• Short problem:
Quote the data below in full, please, without altering anything.

• Dataset content:
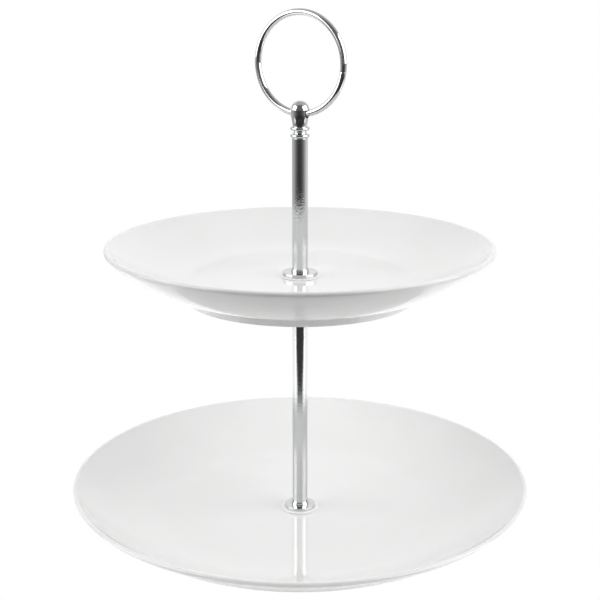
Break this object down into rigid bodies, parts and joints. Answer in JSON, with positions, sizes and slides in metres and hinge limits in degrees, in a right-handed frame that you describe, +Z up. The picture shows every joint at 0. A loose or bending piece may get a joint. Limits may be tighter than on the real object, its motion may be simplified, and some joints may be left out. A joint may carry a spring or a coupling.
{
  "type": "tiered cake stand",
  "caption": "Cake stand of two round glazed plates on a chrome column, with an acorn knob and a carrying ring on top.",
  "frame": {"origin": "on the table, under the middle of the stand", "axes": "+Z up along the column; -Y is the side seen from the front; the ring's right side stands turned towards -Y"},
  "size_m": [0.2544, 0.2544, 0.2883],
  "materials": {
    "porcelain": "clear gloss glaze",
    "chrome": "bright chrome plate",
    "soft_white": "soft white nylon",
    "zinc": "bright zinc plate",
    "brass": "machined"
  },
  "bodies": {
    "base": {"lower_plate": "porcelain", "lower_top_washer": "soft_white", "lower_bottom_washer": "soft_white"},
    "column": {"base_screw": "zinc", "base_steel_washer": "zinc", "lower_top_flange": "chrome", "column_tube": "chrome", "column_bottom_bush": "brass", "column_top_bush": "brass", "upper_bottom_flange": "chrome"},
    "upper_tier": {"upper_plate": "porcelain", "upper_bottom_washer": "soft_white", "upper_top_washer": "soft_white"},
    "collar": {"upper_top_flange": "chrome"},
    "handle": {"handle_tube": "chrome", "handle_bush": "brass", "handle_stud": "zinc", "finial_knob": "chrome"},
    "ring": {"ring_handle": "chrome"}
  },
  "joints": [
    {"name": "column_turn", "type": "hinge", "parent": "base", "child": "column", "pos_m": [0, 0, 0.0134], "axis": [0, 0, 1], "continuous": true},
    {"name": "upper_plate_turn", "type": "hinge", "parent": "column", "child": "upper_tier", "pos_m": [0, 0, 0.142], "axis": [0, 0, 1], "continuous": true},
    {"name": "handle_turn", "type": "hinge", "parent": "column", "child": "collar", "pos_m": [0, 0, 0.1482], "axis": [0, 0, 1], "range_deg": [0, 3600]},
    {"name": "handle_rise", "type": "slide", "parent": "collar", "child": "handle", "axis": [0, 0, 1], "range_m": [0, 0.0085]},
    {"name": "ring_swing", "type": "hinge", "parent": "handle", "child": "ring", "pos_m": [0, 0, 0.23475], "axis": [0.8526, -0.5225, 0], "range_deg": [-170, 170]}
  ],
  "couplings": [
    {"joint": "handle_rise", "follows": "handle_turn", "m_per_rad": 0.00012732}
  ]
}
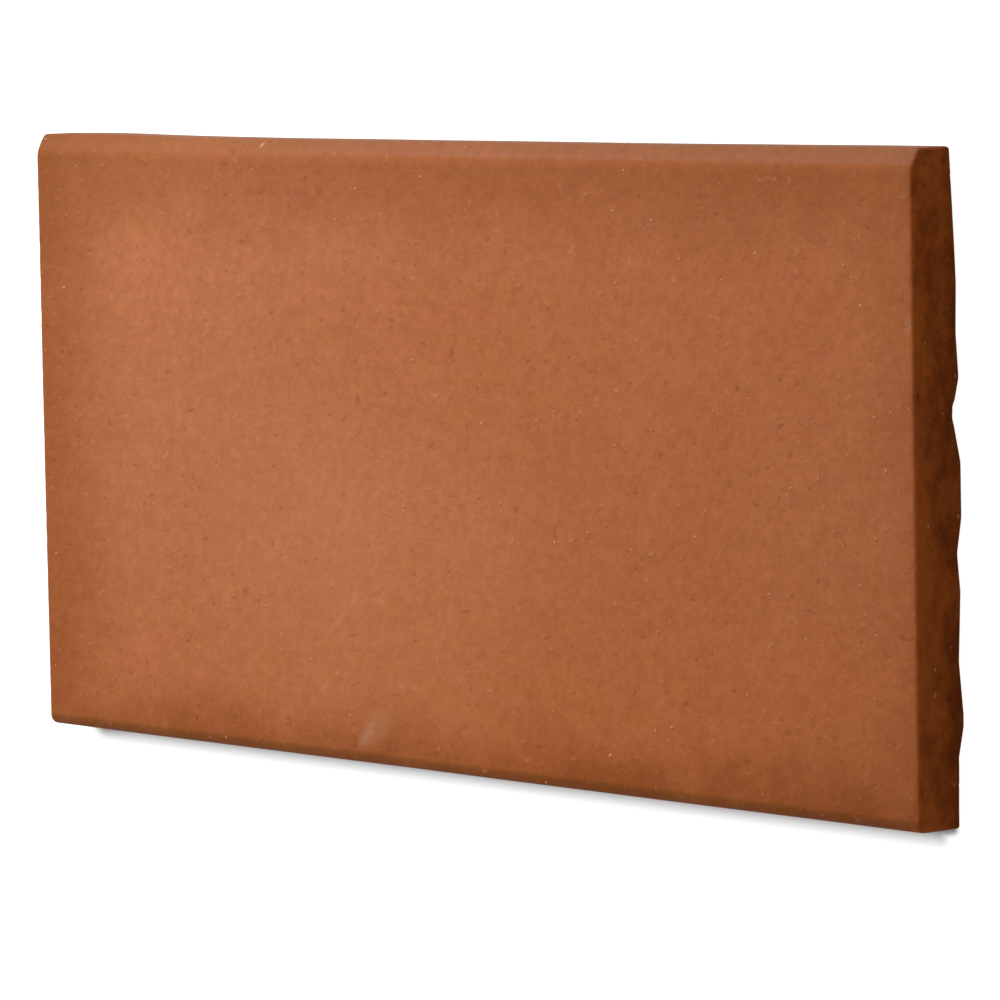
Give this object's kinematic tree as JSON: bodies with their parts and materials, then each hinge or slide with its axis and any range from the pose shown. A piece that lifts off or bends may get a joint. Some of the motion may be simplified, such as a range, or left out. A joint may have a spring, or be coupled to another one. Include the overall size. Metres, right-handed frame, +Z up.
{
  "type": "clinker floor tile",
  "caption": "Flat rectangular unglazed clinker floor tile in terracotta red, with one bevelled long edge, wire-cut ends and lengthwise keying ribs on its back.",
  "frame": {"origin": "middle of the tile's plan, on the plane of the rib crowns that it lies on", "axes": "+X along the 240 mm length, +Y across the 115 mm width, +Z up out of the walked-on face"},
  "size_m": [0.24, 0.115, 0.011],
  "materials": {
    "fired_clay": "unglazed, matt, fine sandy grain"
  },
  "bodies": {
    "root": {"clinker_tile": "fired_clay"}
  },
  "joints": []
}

• Task response:
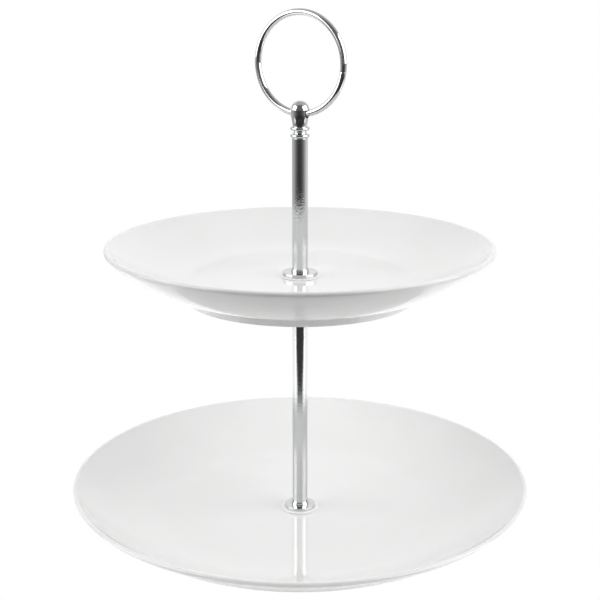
Break this object down into rigid bodies, parts and joints. Answer in JSON, with positions, sizes and slides in metres and hinge limits in degrees, in a right-handed frame that you describe, +Z up. The picture shows every joint at 0. A loose or bending piece may get a joint. Limits may be tighter than on the real object, its motion may be simplified, and some joints may be left out. A joint may carry a spring or a coupling.
{
  "type": "tiered cake stand",
  "caption": "Cake stand of two round glazed plates on a chrome column, with an acorn knob and a carrying ring on top.",
  "frame": {"origin": "on the table, under the middle of the stand", "axes": "+Z up along the column; -Y is the side seen from the front; the ring's right side stands turned towards -Y"},
  "size_m": [0.2544, 0.2544, 0.2883],
  "materials": {
    "porcelain": "clear gloss glaze",
    "chrome": "bright chrome plate",
    "soft_white": "soft white nylon",
    "zinc": "bright zinc plate",
    "brass": "machined"
  },
  "bodies": {
    "base": {"lower_plate": "porcelain", "lower_top_washer": "soft_white", "lower_bottom_washer": "soft_white"},
    "column": {"base_screw": "zinc", "base_steel_washer": "zinc", "lower_top_flange": "chrome", "column_tube": "chrome", "column_bottom_bush": "brass", "column_top_bush": "brass", "upper_bottom_flange": "chrome"},
    "upper_tier": {"upper_plate": "porcelain", "upper_bottom_washer": "soft_white", "upper_top_washer": "soft_white"},
    "collar": {"upper_top_flange": "chrome"},
    "handle": {"handle_tube": "chrome", "handle_bush": "brass", "handle_stud": "zinc", "finial_knob": "chrome"},
    "ring": {"ring_handle": "chrome"}
  },
  "joints": [
    {"name": "column_turn", "type": "hinge", "parent": "base", "child": "column", "pos_m": [0, 0, 0.0134], "axis": [0, 0, 1], "continuous": true},
    {"name": "upper_plate_turn", "type": "hinge", "parent": "column", "child": "upper_tier", "pos_m": [0, 0, 0.142], "axis": [0, 0, 1], "continuous": true},
    {"name": "handle_turn", "type": "hinge", "parent": "column", "child": "collar", "pos_m": [0, 0, 0.1482], "axis": [0, 0, 1], "range_deg": [0, 3600]},
    {"name": "handle_rise", "type": "slide", "parent": "collar", "child": "handle", "axis": [0, 0, 1], "range_m": [0, 0.0085]},
    {"name": "ring_swing", "type": "hinge", "parent": "handle", "child": "ring", "pos_m": [0, 0, 0.23475], "axis": [0.8526, -0.5225, 0], "range_deg": [-170, 170]}
  ],
  "couplings": [
    {"joint": "handle_rise", "follows": "handle_turn", "m_per_rad": 0.00012732}
  ]
}
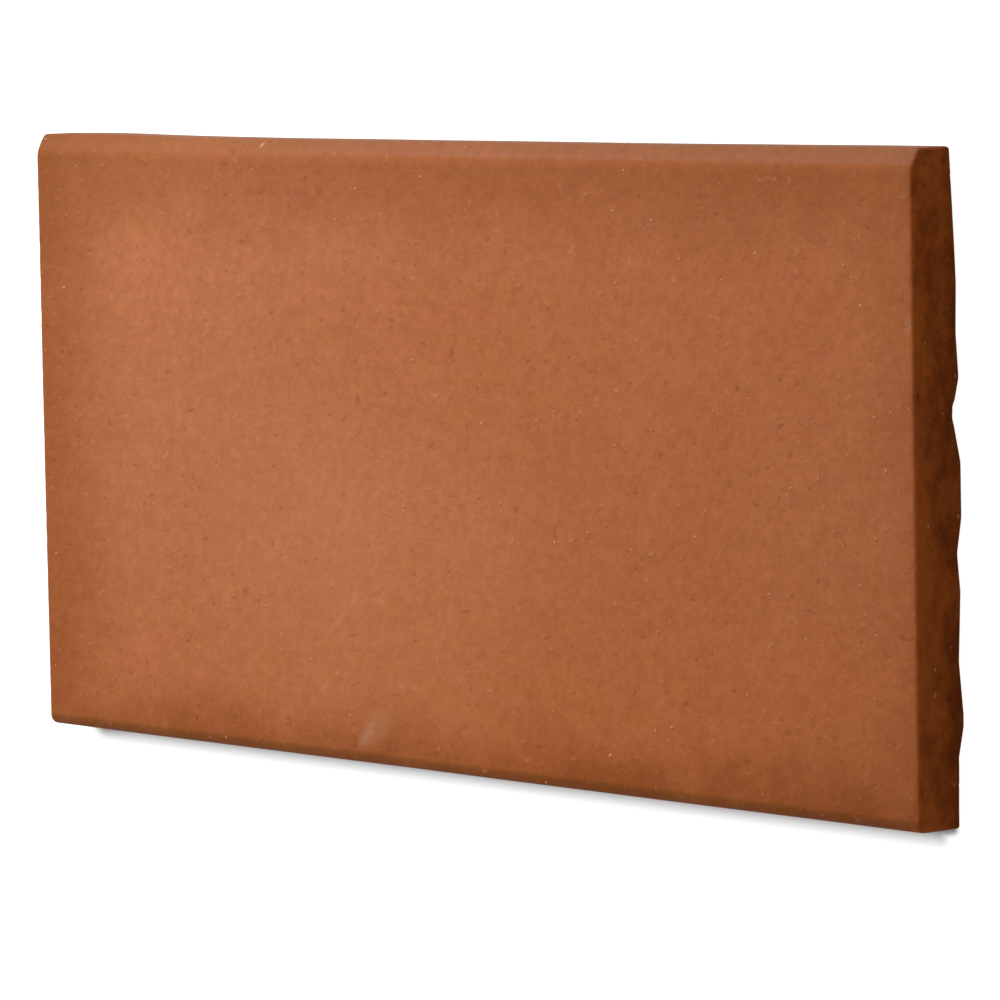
Give this object's kinematic tree as JSON: bodies with their parts and materials, then each hinge or slide with its axis and any range from the pose shown. A piece that lifts off or bends may get a joint. Some of the motion may be simplified, such as a range, or left out. A joint may have a spring, or be coupled to another one. Include the overall size. Metres, right-handed frame, +Z up.
{
  "type": "clinker floor tile",
  "caption": "Flat rectangular unglazed clinker floor tile in terracotta red, with one bevelled long edge, wire-cut ends and lengthwise keying ribs on its back.",
  "frame": {"origin": "middle of the tile's plan, on the plane of the rib crowns that it lies on", "axes": "+X along the 240 mm length, +Y across the 115 mm width, +Z up out of the walked-on face"},
  "size_m": [0.24, 0.115, 0.011],
  "materials": {
    "fired_clay": "unglazed, matt, fine sandy grain"
  },
  "bodies": {
    "root": {"clinker_tile": "fired_clay"}
  },
  "joints": []
}